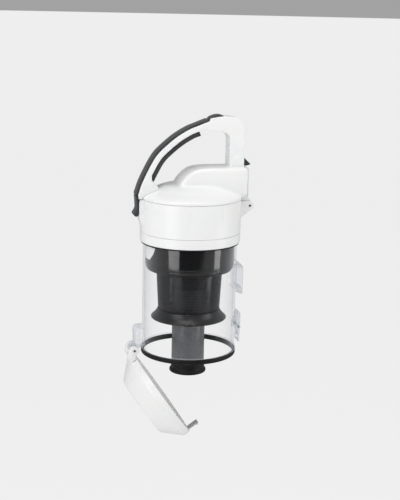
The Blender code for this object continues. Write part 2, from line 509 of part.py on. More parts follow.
--
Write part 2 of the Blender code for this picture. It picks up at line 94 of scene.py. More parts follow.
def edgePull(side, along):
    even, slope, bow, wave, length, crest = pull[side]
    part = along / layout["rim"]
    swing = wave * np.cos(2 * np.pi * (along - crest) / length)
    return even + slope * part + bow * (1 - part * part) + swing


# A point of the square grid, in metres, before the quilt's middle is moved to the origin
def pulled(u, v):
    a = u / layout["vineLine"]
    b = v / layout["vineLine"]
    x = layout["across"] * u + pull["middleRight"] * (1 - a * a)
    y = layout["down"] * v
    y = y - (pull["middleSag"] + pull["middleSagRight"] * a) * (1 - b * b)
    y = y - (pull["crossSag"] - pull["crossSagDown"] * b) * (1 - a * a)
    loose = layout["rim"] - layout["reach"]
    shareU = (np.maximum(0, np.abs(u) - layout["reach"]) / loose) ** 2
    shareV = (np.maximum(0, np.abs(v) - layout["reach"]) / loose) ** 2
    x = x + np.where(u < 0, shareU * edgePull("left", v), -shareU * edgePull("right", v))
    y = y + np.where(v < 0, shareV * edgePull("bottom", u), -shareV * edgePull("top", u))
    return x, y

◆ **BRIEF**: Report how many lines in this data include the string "parts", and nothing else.

◆ **TASK RESULT**: 2